A key concept in WDL is: the order in which statements are evaluated depends on the availability of their dependencies, not on the linear orderering of the statements in the document.

All values in tasks and workflows can be evaluated as soon as - but not before - their expression inputs are available; beyond this, it is up to the execution engine to determine when to evaluate each value.

Remember that, in tasks, the command section implicitly depends on all the input and private declarations in the task, and the output section implicitly depends on the command section. In other words, the command section cannot be instantiated until all input and private declarations are evaluated, and the output section cannot be evaluated until the command successfully completes execution. This is true even for private declarations that follow the command positionally in the file.

A "forward reference" occurs when an expression refers to a declaration that occurs at a later position in the WDL file. Given the above cardinal rule of evaluation order, forward references are allowed, so long as all declarations can ultimately be processed as an acyclic graph.

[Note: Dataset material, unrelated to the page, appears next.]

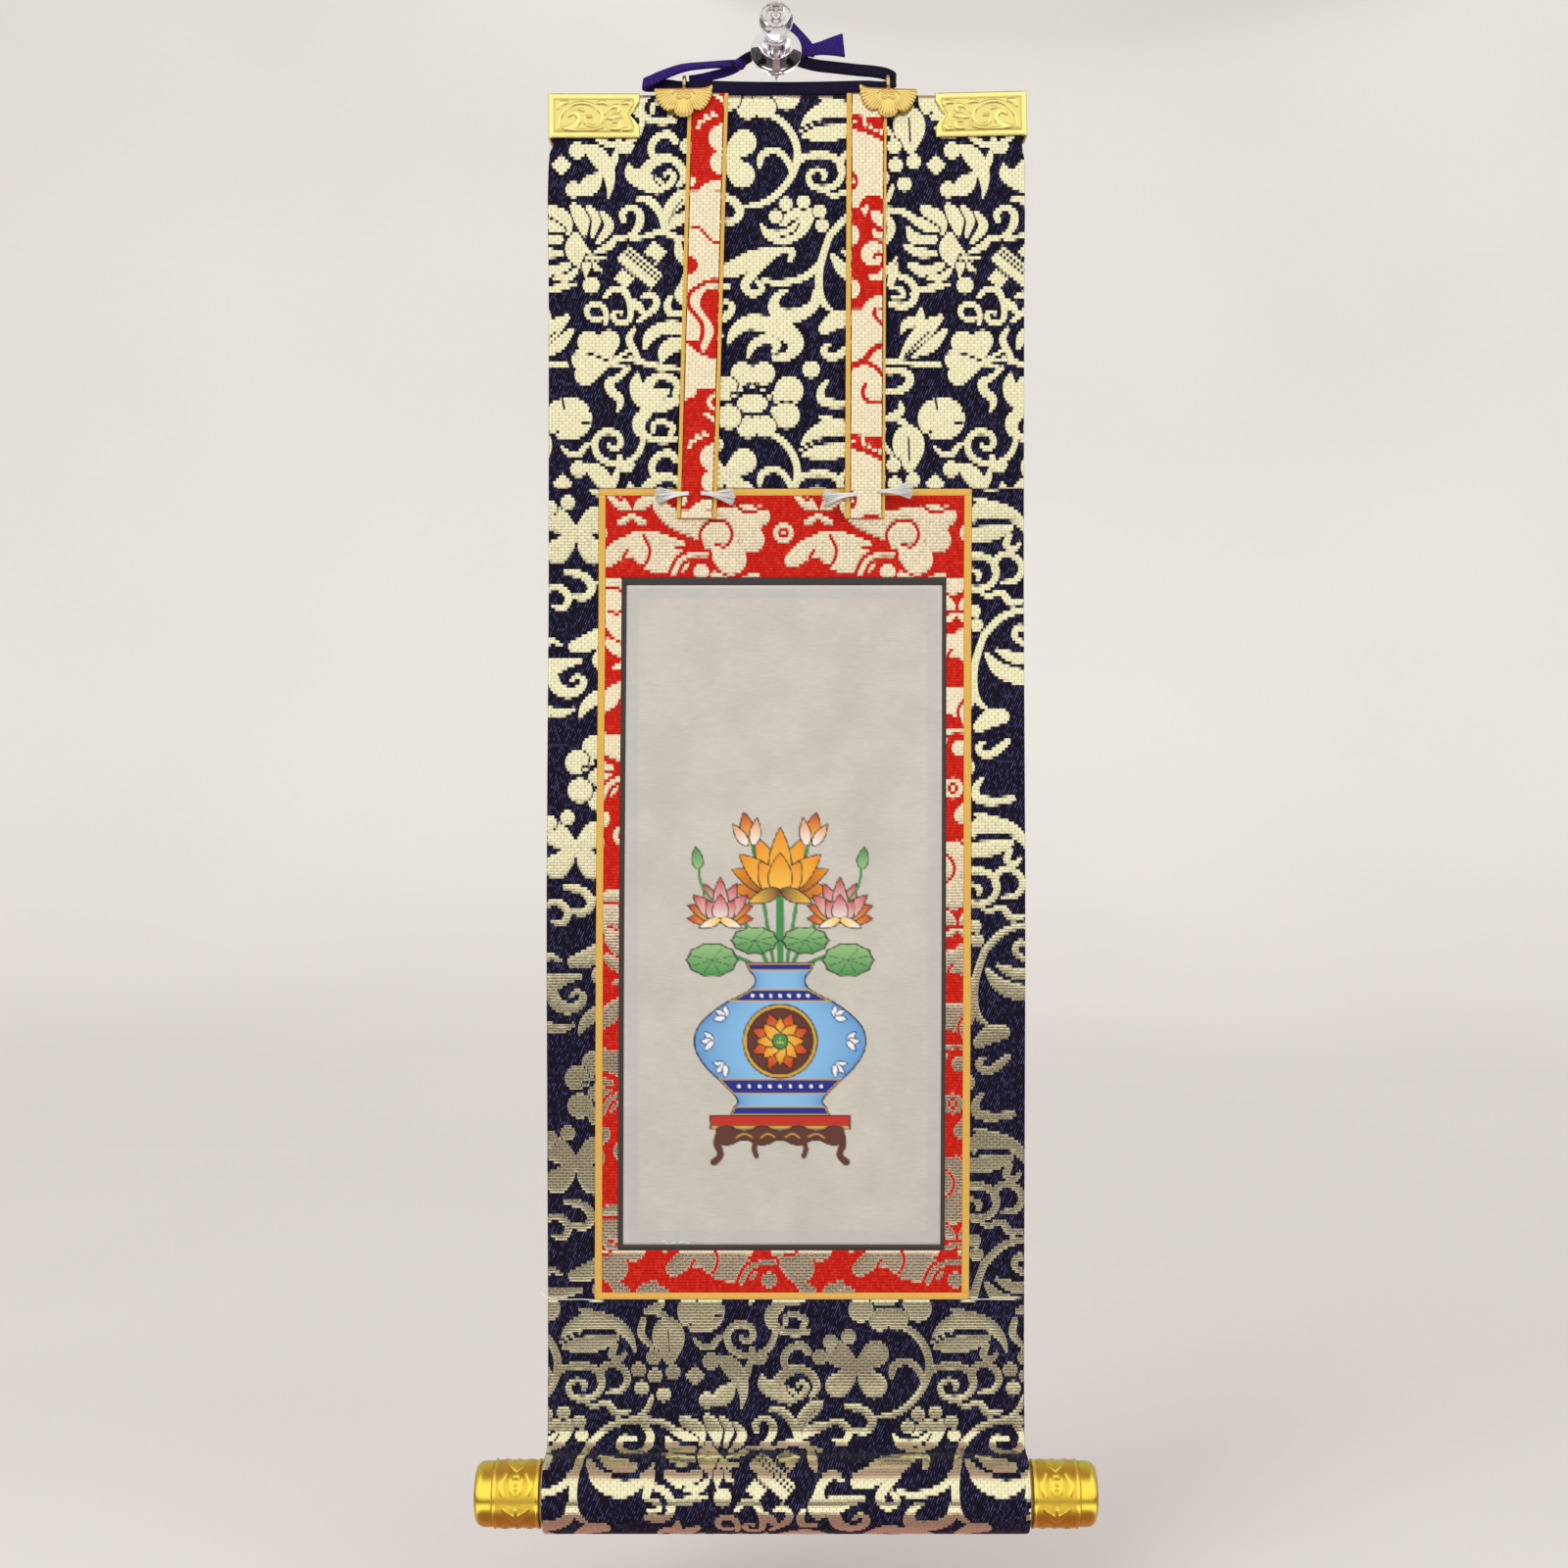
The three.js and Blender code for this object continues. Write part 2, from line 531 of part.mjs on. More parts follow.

For example, this is a valid workflow:

workflow my_workflow {
  input {
    File file
    Int x = 2
    String s = my_task.out2
  }

  call my_task {
    input:
      x = x_modified,
      f = file
  }

  Int x_modified = x

  output {
    Array[String] out = [my_task.out1, s]
  }
}

The dependencies are:

* x_modified -> x
* my_task -> (x_modified, f)
* s -> my_task
* out -> (my_task, s)

There are no cycles in this dependency graph; thus, this workflow is valid, although perhaps not as readable as it could be with better organization.